Pricing: Compare the pricing structures of different processors, including interchange fees, transaction fees, and monthly fees.
Security: Ensure the processor offers robust security measures, such as PCI DSS compliance, encryption, and fraud detection tools.
Customer Support: Choose a processor that provides reliable customer support to assist with technical issues and transaction inquiries.
Integration: Consider the processor’s compatibility with existing business systems, such as accounting software and e-commerce platforms.
Emerging Trends in Credit Card Processing
The credit card processing industry is constantly evolving, with several emerging trends shaping the future of payments:
Mobile Payments: Mobile payments, such as Apple Pay, Google Pay, and Samsung Pay, are becoming increasingly popular, offering customers a convenient and secure way to pay with their smartphones.

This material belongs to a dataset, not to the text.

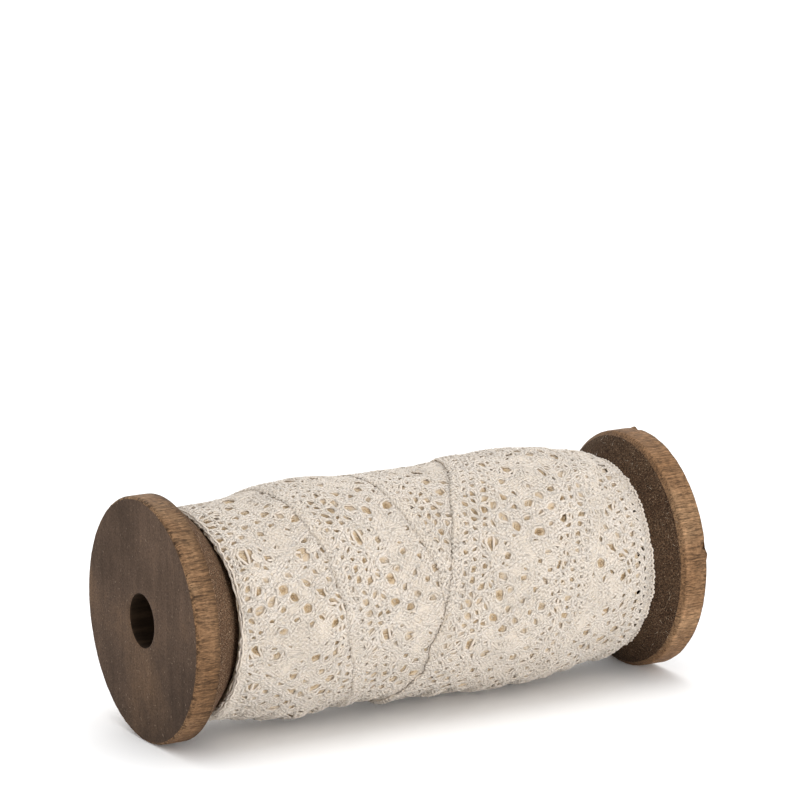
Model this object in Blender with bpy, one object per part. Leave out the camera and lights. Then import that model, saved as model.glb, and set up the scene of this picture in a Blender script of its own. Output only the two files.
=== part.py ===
"""A wooden spool wound with cotton lace ribbon, lying on its side.

The axis lies along X, the spool rests on Z = 0, and the wound lace is one solid round the core.
Angles round the roll are in degrees: 0 faces -Y, 90 is the top, 180 the back and 270 the underside.
"""

import math

import bmesh
import bpy
import numpy as np

# Turned wooden spool, in metres
SPOOL_LENGTH = 0.1175
RIM_RADIUS = 0.025
RIM_WIDTH = 0.0052
RIM_BEVEL = 0.0005
BEVEL_ROUND = 0.3
CORE_RADIUS = 0.013
CONE_SLOPE = 1.0
BORE_RADIUS = 0.0053
BORE_BEVEL = 0.0006
FLAT_DEPTH = 0.00015
SPOOL_STEPS = 96
SHARP_ANGLE = 35

# Wound lace
SEAT_GAP = 0.0003
LACE_HALF_LENGTH = 0.0485
LACE_MOST_RADIUS = 0.0245
ROLL_STEPS = 60
ROLL_COLUMNS = 56
CORE_COLUMNS = 4

AXIS_HEIGHT = RIM_RADIUS - FLAT_DEPTH
RIM_INNER_X = SPOOL_LENGTH / 2 - RIM_WIDTH
CORE_HALF_LENGTH = RIM_INNER_X - (RIM_RADIUS - CORE_RADIUS) / CONE_SLOPE
MM = 0.001

# Radius of the wound lace along the spool, in mm: (x, along the top, along the underside)
LACE_RADIUS = (
    (-48.5, 21.2, 21.2),
    (-46.0, 22.0, 21.6),
    (-40.0, 21.9, 22.2),
    (-34.0, 22.7, 23.5),
    (-28.0, 23.7, 23.5),
    (-20.0, 24.1, 22.9),
    (-10.0, 23.3, 23.1),
    (2.0, 23.3, 24.2),
    (10.0, 24.1, 24.4),
    (18.0, 24.0, 24.5),
    (26.0, 24.3, 24.4),
    (32.0, 23.8, 23.6),
    (38.0, 22.7, 22.5),
    (44.0, 21.9, 22.0),
    (48.5, 21.2, 21.2),
)

# Left edge of the turns that run to the right, in the order they are wound: (angle, x in mm)
LOWER_TURNS = (
    (200, -49.0),
    (150, -41.0),
    (104, -33.0),
    (72, -30.2),
    (25, -26.4),
    (-26, -22.2),
    (-76, -17.3),
    (-166, -14.0),
    (-256, -11.5),
    (-293, -8.2),
    (-329, -4.5),
    (-360, -1.9),
    (-420, 4.0),
)

# Both edges of the last turns, which run back to the left and end behind: (angle, left x, right x)
LAST_TURNS = (
    (464, 15.5, 49.0),
    (284, 15.5, 49.0),
    (160, 15.2, 48.5),
    (130, 14.4, 46.5),
    (104, 12.0, 43.5),
    (79, 8.9, 41.2),
    (55, 4.6, 37.1),
    (33, 1.0, 33.6),
    (10, -1.3, 31.4),
    (-8, -2.9, 31.1),
    (-20, -5.2, 31.2),
    (-38, -4.8, 32.0),
    (-50, -7.6, 32.0),
    (-76, -10.0, 30.5),
    (-120, -12.8, 24.0),
    (-170, -16.0, 17.0),
)

# Relief of the turns' edges, in mm
LOWER_STEP = 0.45
LAST_STEP = 0.75
LAST_RIGHT_STEP = 0.5
STEP_SPREAD = 7.0
STEP_WIDTH = 1.2
CROSSING_FADE = 3.0
END_FADE = 6.0

# Unevenness of hand winding: (height in mm, waves round the roll, mm for one wave along it, phase)
UNEVEN = (
    (0.16, 2, 46.0, 0.4),
    (0.12, 3, -31.0, 2.1),
    (0.09, 5, 23.0, 4.0),
    (0.06, 7, -17.0, 1.2),
)

WOOD_COLOUR = (0.19, 0.095, 0.045, 1.0)
LACE_COLOUR = (0.82, 0.76, 0.66, 1.0)


def clear_scene():
    for obj in list(bpy.data.objects):
        bpy.data.objects.remove(obj, do_unlink=True)


def plain_material(name, colour, roughness):
    material = bpy.data.materials.new(name)
    material.use_nodes = True
    shader = material.node_tree.nodes["Principled BSDF"]
    shader.inputs["Base Color"].default_value = colour
    shader.inputs["Roughness"].default_value = roughness
    shader.inputs["Metallic"].default_value = 0.0
    return material


def add_object(name, shape, material):
    """The finished shape as an object of its own, with faces out and smooth shading between sharp edges."""
    bmesh.ops.recalc_face_normals(shape, faces=shape.faces)
    mesh = bpy.data.meshes.new(name)
    shape.to_mesh(mesh)
    shape.free()
    mesh.shade_smooth()
    mesh.set_sharp_from_angle(angle=math.radians(SHARP_ANGLE))
    mesh.materials.append(material)
    obj = bpy.data.objects.new(name, mesh)
    bpy.context.scene.collection.objects.link(obj)
    return obj


def spool_half_profile():
    """(x, radius) from the bore's middle out to the core's middle, round the right-hand flange."""
    end = SPOOL_LENGTH / 2
    return [
        (end - BORE_BEVEL, BORE_RADIUS),
        (end, BORE_RADIUS + BORE_BEVEL),
        (end, RIM_RADIUS - RIM_BEVEL),
        (end - RIM_BEVEL * BEVEL_ROUND, RIM_RADIUS - RIM_BEVEL * BEVEL_ROUND),
        (end - RIM_BEVEL, RIM_RADIUS),
        (RIM_INNER_X, RIM_RADIUS),
        (CORE_HALF_LENGTH, CORE_RADIUS),
    ]


def make_spool(material):
    """Rims, cones, core and through bore, turned from one piece."""
    right = spool_half_profile()
    profile = right + [(-x, radius) for x, radius in reversed(right)]
    shape = bmesh.new()
    points = [shape.verts.new((x, 0, -radius)) for x, radius in profile]
    edges = [shape.edges.new(pair) for pair in zip(points, points[1:] + points[:1])]
    bmesh.ops.spin(
        shape,
        geom=points + edges,
        cent=(0, 0, 0),
        axis=(1, 0, 0),
        angle=math.tau,
        steps=SPOOL_STEPS,
        use_merge=True,
    )
    bmesh.ops.remove_doubles(shape, verts=shape.verts, dist=0.00001)
    for point in shape.verts:
        point.co.z = max(point.co.z + AXIS_HEIGHT, 0.0)
    return add_object("spool", shape, material)


def smooth_step(t):
    t = min(max(t, 0.0), 1.0)
    return t * t * (3 - 2 * t)


def table_at(table, place, column):
    """A table's column at a place in its first column, on a smooth curve through the rows."""
    rows = table if table[0][0] < table[-1][0] else table[::-1]
    places = [row[0] for row in rows]
    values = [row[column] for row in rows]
    i = int(np.clip(np.searchsorted(places, place) - 1, 0, len(rows) - 2))
    span = places[i + 1] - places[i]
    t = min(max((place - places[i]) / span, 0.0), 1.0)

    def slope(k):
        low, high = max(k - 1, 0), min(k + 1, len(rows) - 1)
        return (values[high] - values[low]) / (places[high] - places[low]) * span

    a, b = slope(i), slope(i + 1)
    rise = values[i + 1] - values[i]
    return values[i] + t * a + t * t * (3 * rise - 2 * a - b) + t**3 * (a + b - 2 * rise)


def edge_relief(distance, height):
    """A turn's edge: raised on the side it covers, sunk beyond it, and fading out to both sides."""
    side = smooth_step(distance / STEP_WIDTH + 0.5) - 0.5
    return height * side * math.exp(-abs(distance) / STEP_SPREAD)


def passes(table, angle):
    """Wound angles of the table's turns that pass this angle, the last wound first."""
    first, last = table[0][0], table[-1][0]
    return [wound for wound in (angle - 360, angle, angle + 360) if last <= wound <= first]


def turns_relief(angle, x):
    """Relief in mm of the turns' edges that show at this angle and place."""
    top = passes(LAST_TURNS, angle)[0]
    left, right = table_at(LAST_TURNS, top, 1), table_at(LAST_TURNS, top, 2)
    total = edge_relief(x - left, LAST_STEP)
    off_cone = smooth_step((LACE_HALF_LENGTH / MM - right) / CROSSING_FADE)
    total += off_cone * edge_relief(right - x, LAST_RIGHT_STEP)
    for wound in passes(LOWER_TURNS, angle):
        lower_left = table_at(LOWER_TURNS, wound, 1)
        uncovered = smooth_step((left - lower_left) / CROSSING_FADE)
        total += uncovered * edge_relief(x - lower_left, LOWER_STEP)
    return total


def ribbon_end_relief(angle, x):
    """The cut end of the ribbon, on the back."""
    end_angle, left, right = LAST_TURNS[-1]
    away = (angle - end_angle) % 360
    away = away - 360 if away > 180 else away
    inside = smooth_step(x - left) * smooth_step(right - x)
    return inside * edge_relief(math.radians(away) * RIM_RADIUS / MM, LAST_STEP)


def lace_radius(angle, x):
    """Outer radius of the wound lace in mm, at an angle in degrees and a place x in mm."""
    upward = (1 + math.sin(math.radians(angle))) / 2
    wound = upward * table_at(LACE_RADIUS, x, 1) + (1 - upward) * table_at(LACE_RADIUS, x, 2)
    to_end = LACE_HALF_LENGTH / MM - abs(x)
    free = smooth_step(to_end / END_FADE)
    for height, waves, length, phase in UNEVEN:
        wound += free * height * math.sin(waves * math.radians(angle) + math.tau * x / length + phase)
    wound += free * (turns_relief(angle, x) + ribbon_end_relief(angle, x))
    return min(wound, LACE_MOST_RADIUS / MM)


def clear_of_spool(x):
    """Smallest radius at x that keeps the seat gap to the cone and the core."""
    cone_gap = SEAT_GAP * math.hypot(1, CONE_SLOPE)
    cone = RIM_RADIUS - (RIM_INNER_X - abs(x)) * CONE_SLOPE + cone_gap
    return max(cone, CORE_RADIUS + SEAT_GAP)


def make_lace_roll(material):
    """The wound lace as one closed ring, from its outer surface round to its inside on the core."""
    outer = np.linspace(-LACE_HALF_LENGTH, LACE_HALF_LENGTH, ROLL_COLUMNS + 1)
    cone_gap = SEAT_GAP * (math.hypot(1, CONE_SLOPE) - 1)
    inner_corner = CORE_HALF_LENGTH - cone_gap / CONE_SLOPE
    inner = [LACE_HALF_LENGTH, *np.linspace(inner_corner, -inner_corner, CORE_COLUMNS), -LACE_HALF_LENGTH]
    shape = bmesh.new()
    rings = []
    for step in range(ROLL_STEPS):
        angle = 360 * step / ROLL_STEPS - 90
        out = (-math.cos(math.radians(angle)), math.sin(math.radians(angle)))
        section = [(x, lace_radius(angle, x / MM) * MM) for x in outer]
        section += [(x, clear_of_spool(x)) for x in inner]
        rings.append(
            [shape.verts.new((x, out[0] * radius, AXIS_HEIGHT + out[1] * radius)) for x, radius in section]
        )
    for ring, following in zip(rings, rings[1:] + rings[:1]):
        for k in range(len(ring)):
            after = (k + 1) % len(ring)
            shape.faces.new((ring[k], ring[after], following[after], following[k]))
    return add_object("lace_roll", shape, material)


clear_scene()
make_spool(plain_material("stained_wood", WOOD_COLOUR, 0.55))
make_lace_roll(plain_material("cotton_lace", LACE_COLOUR, 0.9))
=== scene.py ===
import math

import bpy
import numpy as np
from mathutils import Matrix, Vector
from mathutils.bvhtree import BVHTree


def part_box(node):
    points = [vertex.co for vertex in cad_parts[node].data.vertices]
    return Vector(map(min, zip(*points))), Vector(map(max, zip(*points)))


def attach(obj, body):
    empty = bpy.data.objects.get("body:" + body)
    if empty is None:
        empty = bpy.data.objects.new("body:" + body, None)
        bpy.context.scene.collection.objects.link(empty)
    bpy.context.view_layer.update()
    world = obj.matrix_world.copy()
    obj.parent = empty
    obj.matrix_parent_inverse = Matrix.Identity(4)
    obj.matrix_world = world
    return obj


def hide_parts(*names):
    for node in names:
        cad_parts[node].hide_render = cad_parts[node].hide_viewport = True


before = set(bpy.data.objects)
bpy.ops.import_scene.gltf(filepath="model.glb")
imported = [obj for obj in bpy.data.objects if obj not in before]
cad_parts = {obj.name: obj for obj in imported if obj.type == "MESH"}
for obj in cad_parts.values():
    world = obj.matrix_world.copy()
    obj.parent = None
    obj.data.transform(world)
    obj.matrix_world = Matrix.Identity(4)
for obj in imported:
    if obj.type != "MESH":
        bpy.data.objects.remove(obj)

# Lengths are in millimetres and angles in degrees. Round the spool, 0 faces -Y, 90 is the top, 180 the
# back and -90 the underside. A wound angle goes on past a full turn, and falls as the ribbon is wound on.
MM = 0.001
rng = np.random.default_rng(7)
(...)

Contactless Payments: Contactless payments, using near-field communication (NFC) technology, allow customers to tap their cards or mobile devices on a POS terminal to make a purchase.
E-commerce Growth: The rapid growth of e-commerce is driving the demand for online payment processing solutions, including payment gateways and virtual terminals.
Blockchain and Cryptocurrency: Blockchain technology and cryptocurrencies are beginning to gain traction in the payment processing industry, with potential benefits such as increased security, lower transaction fees, and faster settlement times.
Artificial Intelligence (AI): AI is being used to enhance fraud detection, personalize customer experiences, and automate payment processing tasks.
Conclusion
Credit card processing is a complex but essential aspect of modern commerce. By understanding the process, the different types of processors, the fees involved, the security measures, and the emerging trends, businesses can make informed decisions and optimize their payment systems for success. Choosing the right processor, implementing robust security measures, and staying informed about industry developments are crucial for attracting customers, increasing sales, and mitigating risks. As technology continues to evolve, credit card processing will undoubtedly remain a vital component of the global economy, shaping the way businesses and consumers conduct transactions.